WORK INSTRUCTIONS: Wherever a line in the data below holds "their", copy that line.

ENTRIES:
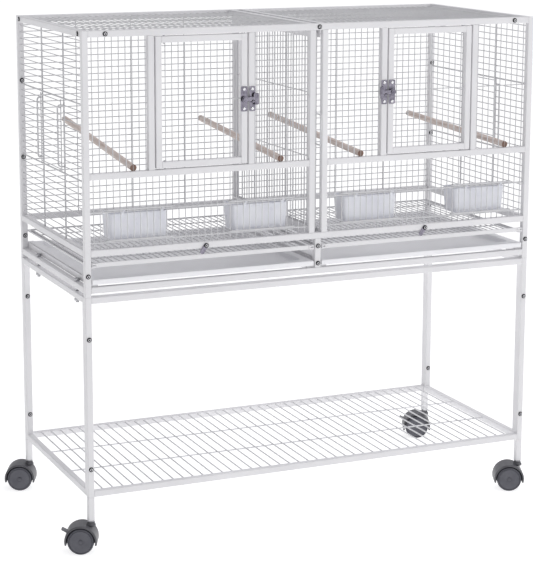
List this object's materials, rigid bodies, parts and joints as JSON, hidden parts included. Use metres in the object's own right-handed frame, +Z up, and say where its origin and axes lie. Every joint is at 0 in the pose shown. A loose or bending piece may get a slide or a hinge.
--
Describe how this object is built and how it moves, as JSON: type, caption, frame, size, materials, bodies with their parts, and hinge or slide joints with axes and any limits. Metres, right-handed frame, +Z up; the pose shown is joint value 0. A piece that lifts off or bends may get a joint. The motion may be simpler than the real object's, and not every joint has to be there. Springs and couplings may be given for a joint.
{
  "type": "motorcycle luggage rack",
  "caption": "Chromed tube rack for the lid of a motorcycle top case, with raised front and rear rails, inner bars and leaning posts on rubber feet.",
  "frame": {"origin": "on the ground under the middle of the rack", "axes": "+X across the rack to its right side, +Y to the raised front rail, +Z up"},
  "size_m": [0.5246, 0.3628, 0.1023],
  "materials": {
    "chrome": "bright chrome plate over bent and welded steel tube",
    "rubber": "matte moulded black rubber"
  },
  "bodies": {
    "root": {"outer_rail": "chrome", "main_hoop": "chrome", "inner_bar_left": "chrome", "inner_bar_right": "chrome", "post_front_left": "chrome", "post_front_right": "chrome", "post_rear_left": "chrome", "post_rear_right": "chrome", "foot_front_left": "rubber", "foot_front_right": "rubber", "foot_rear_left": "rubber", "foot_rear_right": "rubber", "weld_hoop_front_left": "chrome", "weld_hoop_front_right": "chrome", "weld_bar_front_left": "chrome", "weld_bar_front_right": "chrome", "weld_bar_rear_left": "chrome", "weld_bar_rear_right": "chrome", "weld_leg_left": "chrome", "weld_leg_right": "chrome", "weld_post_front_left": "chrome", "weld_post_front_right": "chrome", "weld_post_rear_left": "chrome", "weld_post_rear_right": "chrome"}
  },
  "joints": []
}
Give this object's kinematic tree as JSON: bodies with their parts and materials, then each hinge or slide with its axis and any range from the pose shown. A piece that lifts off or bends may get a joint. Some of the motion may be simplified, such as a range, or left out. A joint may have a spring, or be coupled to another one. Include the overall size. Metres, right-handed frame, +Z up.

THE SOLUTION:
Describe how this object is built and how it moves, as JSON: type, caption, frame, size, materials, bodies with their parts, and hinge or slide joints with axes and any limits. Metres, right-handed frame, +Z up; the pose shown is joint value 0. A piece that lifts off or bends may get a joint. The motion may be simpler than the real object's, and not every joint has to be there. Springs and couplings may be given for a joint.
Give this object's kinematic tree as JSON: bodies with their parts and materials, then each hinge or slide with its axis and any range from the pose shown. A piece that lifts off or bends may get a joint. Some of the motion may be simplified, such as a range, or left out. A joint may have a spring, or be coupled to another one. Include the overall size. Metres, right-handed frame, +Z up.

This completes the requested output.